## Begin Dataset records

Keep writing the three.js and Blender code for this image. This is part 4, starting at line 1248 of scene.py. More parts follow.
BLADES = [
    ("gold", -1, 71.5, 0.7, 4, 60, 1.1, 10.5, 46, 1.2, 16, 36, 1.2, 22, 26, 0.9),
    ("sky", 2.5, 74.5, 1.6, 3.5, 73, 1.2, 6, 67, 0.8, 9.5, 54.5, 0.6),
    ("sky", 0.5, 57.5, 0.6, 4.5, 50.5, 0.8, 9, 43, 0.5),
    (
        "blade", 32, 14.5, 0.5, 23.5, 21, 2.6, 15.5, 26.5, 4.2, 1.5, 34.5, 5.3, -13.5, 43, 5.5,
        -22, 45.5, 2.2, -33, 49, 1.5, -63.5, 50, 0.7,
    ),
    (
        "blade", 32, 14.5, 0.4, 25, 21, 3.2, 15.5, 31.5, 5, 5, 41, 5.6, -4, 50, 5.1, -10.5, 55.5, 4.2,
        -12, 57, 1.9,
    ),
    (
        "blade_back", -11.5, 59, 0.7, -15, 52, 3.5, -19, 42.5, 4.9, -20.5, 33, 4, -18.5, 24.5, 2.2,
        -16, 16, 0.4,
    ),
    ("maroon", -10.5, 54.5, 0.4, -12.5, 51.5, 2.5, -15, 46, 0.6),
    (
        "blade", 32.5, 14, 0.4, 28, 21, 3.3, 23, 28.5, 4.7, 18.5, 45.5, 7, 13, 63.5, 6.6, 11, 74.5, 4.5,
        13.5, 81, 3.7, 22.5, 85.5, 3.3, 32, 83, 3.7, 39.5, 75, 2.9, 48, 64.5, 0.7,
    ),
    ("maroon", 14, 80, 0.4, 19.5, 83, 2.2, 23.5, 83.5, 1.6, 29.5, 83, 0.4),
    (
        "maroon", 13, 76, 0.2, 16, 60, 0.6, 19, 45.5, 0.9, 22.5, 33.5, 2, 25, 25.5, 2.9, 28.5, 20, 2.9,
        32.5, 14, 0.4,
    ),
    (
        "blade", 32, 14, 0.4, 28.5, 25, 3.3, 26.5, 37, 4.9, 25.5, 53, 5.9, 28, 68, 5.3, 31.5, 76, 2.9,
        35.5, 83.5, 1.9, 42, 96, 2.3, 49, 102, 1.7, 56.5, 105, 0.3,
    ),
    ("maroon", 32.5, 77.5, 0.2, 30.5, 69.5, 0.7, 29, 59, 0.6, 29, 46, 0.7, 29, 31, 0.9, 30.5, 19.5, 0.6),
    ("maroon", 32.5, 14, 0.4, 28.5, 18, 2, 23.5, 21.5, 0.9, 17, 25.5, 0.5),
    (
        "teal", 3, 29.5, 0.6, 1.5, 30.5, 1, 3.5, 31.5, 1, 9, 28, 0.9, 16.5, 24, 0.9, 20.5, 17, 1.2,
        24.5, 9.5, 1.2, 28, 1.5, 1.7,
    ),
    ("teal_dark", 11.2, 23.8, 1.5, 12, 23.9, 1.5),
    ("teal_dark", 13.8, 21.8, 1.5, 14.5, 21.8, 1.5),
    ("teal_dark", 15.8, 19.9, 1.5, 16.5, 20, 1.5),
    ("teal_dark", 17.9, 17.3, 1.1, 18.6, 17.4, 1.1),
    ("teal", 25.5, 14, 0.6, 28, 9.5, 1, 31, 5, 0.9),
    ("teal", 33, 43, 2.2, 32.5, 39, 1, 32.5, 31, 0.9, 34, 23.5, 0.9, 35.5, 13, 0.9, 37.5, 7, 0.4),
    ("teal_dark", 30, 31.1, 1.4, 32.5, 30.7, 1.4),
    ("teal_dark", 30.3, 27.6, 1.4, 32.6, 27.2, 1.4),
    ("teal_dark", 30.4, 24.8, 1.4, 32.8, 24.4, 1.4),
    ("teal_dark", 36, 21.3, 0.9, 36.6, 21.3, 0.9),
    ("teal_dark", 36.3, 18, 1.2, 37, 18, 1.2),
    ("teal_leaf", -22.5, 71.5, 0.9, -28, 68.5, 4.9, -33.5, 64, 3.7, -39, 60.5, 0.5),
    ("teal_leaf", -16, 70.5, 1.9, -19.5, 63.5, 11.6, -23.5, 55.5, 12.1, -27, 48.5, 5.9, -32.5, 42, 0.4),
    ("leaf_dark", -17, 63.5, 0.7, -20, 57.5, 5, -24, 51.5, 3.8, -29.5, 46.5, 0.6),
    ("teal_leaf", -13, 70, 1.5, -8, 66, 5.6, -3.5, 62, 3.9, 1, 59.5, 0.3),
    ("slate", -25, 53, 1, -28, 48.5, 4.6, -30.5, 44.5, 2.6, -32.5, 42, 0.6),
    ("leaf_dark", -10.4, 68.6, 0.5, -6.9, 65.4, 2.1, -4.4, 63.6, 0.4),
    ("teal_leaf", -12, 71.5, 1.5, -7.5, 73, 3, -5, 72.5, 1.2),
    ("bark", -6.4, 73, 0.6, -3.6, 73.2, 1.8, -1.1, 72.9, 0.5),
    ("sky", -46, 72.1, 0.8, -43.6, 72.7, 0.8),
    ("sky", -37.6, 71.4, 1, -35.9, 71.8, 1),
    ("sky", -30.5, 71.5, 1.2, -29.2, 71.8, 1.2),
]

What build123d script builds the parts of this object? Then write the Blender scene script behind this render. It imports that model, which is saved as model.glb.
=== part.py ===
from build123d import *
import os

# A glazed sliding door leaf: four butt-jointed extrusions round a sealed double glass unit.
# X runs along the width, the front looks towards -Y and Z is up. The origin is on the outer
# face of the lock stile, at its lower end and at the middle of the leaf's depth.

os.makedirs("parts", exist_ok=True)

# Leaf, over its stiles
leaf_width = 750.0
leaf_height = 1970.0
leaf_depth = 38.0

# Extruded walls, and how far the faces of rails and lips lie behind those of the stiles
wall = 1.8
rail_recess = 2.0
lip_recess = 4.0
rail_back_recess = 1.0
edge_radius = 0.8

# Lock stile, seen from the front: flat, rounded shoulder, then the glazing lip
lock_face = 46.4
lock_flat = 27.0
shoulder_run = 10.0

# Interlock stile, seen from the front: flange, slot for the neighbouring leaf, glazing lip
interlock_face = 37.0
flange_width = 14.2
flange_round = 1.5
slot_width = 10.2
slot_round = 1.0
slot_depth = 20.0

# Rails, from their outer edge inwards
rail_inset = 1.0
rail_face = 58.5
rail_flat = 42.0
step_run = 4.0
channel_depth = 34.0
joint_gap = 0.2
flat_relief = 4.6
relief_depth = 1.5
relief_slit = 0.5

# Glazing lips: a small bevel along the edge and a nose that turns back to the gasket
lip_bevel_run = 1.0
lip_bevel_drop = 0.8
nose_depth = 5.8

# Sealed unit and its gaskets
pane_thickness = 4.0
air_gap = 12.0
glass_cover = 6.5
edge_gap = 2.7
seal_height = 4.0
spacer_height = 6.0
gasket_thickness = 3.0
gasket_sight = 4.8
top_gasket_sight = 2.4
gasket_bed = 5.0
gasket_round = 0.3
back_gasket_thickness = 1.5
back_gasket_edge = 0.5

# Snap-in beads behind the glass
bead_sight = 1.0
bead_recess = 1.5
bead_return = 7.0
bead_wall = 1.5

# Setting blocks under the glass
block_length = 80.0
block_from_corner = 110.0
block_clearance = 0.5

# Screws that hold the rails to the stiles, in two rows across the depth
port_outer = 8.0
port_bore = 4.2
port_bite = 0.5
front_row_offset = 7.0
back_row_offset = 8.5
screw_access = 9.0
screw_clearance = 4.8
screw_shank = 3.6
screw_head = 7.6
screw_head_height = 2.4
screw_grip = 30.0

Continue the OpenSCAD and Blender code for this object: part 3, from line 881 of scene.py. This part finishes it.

## End Dataset records

Task to carry out — Return the full listing, character for character.

Problem solution —
Keep writing the three.js and Blender code for this image. This is part 4, starting at line 1248 of scene.py. More parts follow.
BLADES = [
    ("gold", -1, 71.5, 0.7, 4, 60, 1.1, 10.5, 46, 1.2, 16, 36, 1.2, 22, 26, 0.9),
    ("sky", 2.5, 74.5, 1.6, 3.5, 73, 1.2, 6, 67, 0.8, 9.5, 54.5, 0.6),
    ("sky", 0.5, 57.5, 0.6, 4.5, 50.5, 0.8, 9, 43, 0.5),
    (
        "blade", 32, 14.5, 0.5, 23.5, 21, 2.6, 15.5, 26.5, 4.2, 1.5, 34.5, 5.3, -13.5, 43, 5.5,
        -22, 45.5, 2.2, -33, 49, 1.5, -63.5, 50, 0.7,
    ),
    (
        "blade", 32, 14.5, 0.4, 25, 21, 3.2, 15.5, 31.5, 5, 5, 41, 5.6, -4, 50, 5.1, -10.5, 55.5, 4.2,
        -12, 57, 1.9,
    ),
    (
        "blade_back", -11.5, 59, 0.7, -15, 52, 3.5, -19, 42.5, 4.9, -20.5, 33, 4, -18.5, 24.5, 2.2,
        -16, 16, 0.4,
    ),
    ("maroon", -10.5, 54.5, 0.4, -12.5, 51.5, 2.5, -15, 46, 0.6),
    (
        "blade", 32.5, 14, 0.4, 28, 21, 3.3, 23, 28.5, 4.7, 18.5, 45.5, 7, 13, 63.5, 6.6, 11, 74.5, 4.5,
        13.5, 81, 3.7, 22.5, 85.5, 3.3, 32, 83, 3.7, 39.5, 75, 2.9, 48, 64.5, 0.7,
    ),
    ("maroon", 14, 80, 0.4, 19.5, 83, 2.2, 23.5, 83.5, 1.6, 29.5, 83, 0.4),
    (
        "maroon", 13, 76, 0.2, 16, 60, 0.6, 19, 45.5, 0.9, 22.5, 33.5, 2, 25, 25.5, 2.9, 28.5, 20, 2.9,
        32.5, 14, 0.4,
    ),
    (
        "blade", 32, 14, 0.4, 28.5, 25, 3.3, 26.5, 37, 4.9, 25.5, 53, 5.9, 28, 68, 5.3, 31.5, 76, 2.9,
        35.5, 83.5, 1.9, 42, 96, 2.3, 49, 102, 1.7, 56.5, 105, 0.3,
    ),
    ("maroon", 32.5, 77.5, 0.2, 30.5, 69.5, 0.7, 29, 59, 0.6, 29, 46, 0.7, 29, 31, 0.9, 30.5, 19.5, 0.6),
    ("maroon", 32.5, 14, 0.4, 28.5, 18, 2, 23.5, 21.5, 0.9, 17, 25.5, 0.5),
    (
        "teal", 3, 29.5, 0.6, 1.5, 30.5, 1, 3.5, 31.5, 1, 9, 28, 0.9, 16.5, 24, 0.9, 20.5, 17, 1.2,
        24.5, 9.5, 1.2, 28, 1.5, 1.7,
    ),
    ("teal_dark", 11.2, 23.8, 1.5, 12, 23.9, 1.5),
    ("teal_dark", 13.8, 21.8, 1.5, 14.5, 21.8, 1.5),
    ("teal_dark", 15.8, 19.9, 1.5, 16.5, 20, 1.5),
    ("teal_dark", 17.9, 17.3, 1.1, 18.6, 17.4, 1.1),
    ("teal", 25.5, 14, 0.6, 28, 9.5, 1, 31, 5, 0.9),
    ("teal", 33, 43, 2.2, 32.5, 39, 1, 32.5, 31, 0.9, 34, 23.5, 0.9, 35.5, 13, 0.9, 37.5, 7, 0.4),
    ("teal_dark", 30, 31.1, 1.4, 32.5, 30.7, 1.4),
    ("teal_dark", 30.3, 27.6, 1.4, 32.6, 27.2, 1.4),
    ("teal_dark", 30.4, 24.8, 1.4, 32.8, 24.4, 1.4),
    ("teal_dark", 36, 21.3, 0.9, 36.6, 21.3, 0.9),
    ("teal_dark", 36.3, 18, 1.2, 37, 18, 1.2),
    ("teal_leaf", -22.5, 71.5, 0.9, -28, 68.5, 4.9, -33.5, 64, 3.7, -39, 60.5, 0.5),
    ("teal_leaf", -16, 70.5, 1.9, -19.5, 63.5, 11.6, -23.5, 55.5, 12.1, -27, 48.5, 5.9, -32.5, 42, 0.4),
    ("leaf_dark", -17, 63.5, 0.7, -20, 57.5, 5, -24, 51.5, 3.8, -29.5, 46.5, 0.6),
    ("teal_leaf", -13, 70, 1.5, -8, 66, 5.6, -3.5, 62, 3.9, 1, 59.5, 0.3),
    ("slate", -25, 53, 1, -28, 48.5, 4.6, -30.5, 44.5, 2.6, -32.5, 42, 0.6),
    ("leaf_dark", -10.4, 68.6, 0.5, -6.9, 65.4, 2.1, -4.4, 63.6, 0.4),
    ("teal_leaf", -12, 71.5, 1.5, -7.5, 73, 3, -5, 72.5, 1.2),
    ("bark", -6.4, 73, 0.6, -3.6, 73.2, 1.8, -1.1, 72.9, 0.5),
    ("sky", -46, 72.1, 0.8, -43.6, 72.7, 0.8),
    ("sky", -37.6, 71.4, 1, -35.9, 71.8, 1),
    ("sky", -30.5, 71.5, 1.2, -29.2, 71.8, 1.2),
]

What build123d script builds the parts of this object? Then write the Blender scene script behind this render. It imports that model, which is saved as model.glb.
=== part.py ===
from build123d import *
import os

# A glazed sliding door leaf: four butt-jointed extrusions round a sealed double glass unit.
# X runs along the width, the front looks towards -Y and Z is up. The origin is on the outer
# face of the lock stile, at its lower end and at the middle of the leaf's depth.

os.makedirs("parts", exist_ok=True)

# Leaf, over its stiles
leaf_width = 750.0
leaf_height = 1970.0
leaf_depth = 38.0

# Extruded walls, and how far the faces of rails and lips lie behind those of the stiles
wall = 1.8
rail_recess = 2.0
lip_recess = 4.0
rail_back_recess = 1.0
edge_radius = 0.8

# Lock stile, seen from the front: flat, rounded shoulder, then the glazing lip
lock_face = 46.4
lock_flat = 27.0
shoulder_run = 10.0

# Interlock stile, seen from the front: flange, slot for the neighbouring leaf, glazing lip
interlock_face = 37.0
flange_width = 14.2
flange_round = 1.5
slot_width = 10.2
slot_round = 1.0
slot_depth = 20.0

# Rails, from their outer edge inwards
rail_inset = 1.0
rail_face = 58.5
rail_flat = 42.0
step_run = 4.0
channel_depth = 34.0
joint_gap = 0.2
flat_relief = 4.6
relief_depth = 1.5
relief_slit = 0.5

# Glazing lips: a small bevel along the edge and a nose that turns back to the gasket
lip_bevel_run = 1.0
lip_bevel_drop = 0.8
nose_depth = 5.8

# Sealed unit and its gaskets
pane_thickness = 4.0
air_gap = 12.0
glass_cover = 6.5
edge_gap = 2.7
seal_height = 4.0
spacer_height = 6.0
gasket_thickness = 3.0
gasket_sight = 4.8
top_gasket_sight = 2.4
gasket_bed = 5.0
gasket_round = 0.3
back_gasket_thickness = 1.5
back_gasket_edge = 0.5

# Snap-in beads behind the glass
bead_sight = 1.0
bead_recess = 1.5
bead_return = 7.0
bead_wall = 1.5

# Setting blocks under the glass
block_length = 80.0
block_from_corner = 110.0
block_clearance = 0.5

# Screws that hold the rails to the stiles, in two rows across the depth
port_outer = 8.0
port_bore = 4.2
port_bite = 0.5
front_row_offset = 7.0
back_row_offset = 8.5
screw_access = 9.0
screw_clearance = 4.8
screw_shank = 3.6
screw_head = 7.6
screw_head_height = 2.4
screw_grip = 30.0

Continue the OpenSCAD and Blender code for this object: part 3, from line 881 of scene.py. This part finishes it.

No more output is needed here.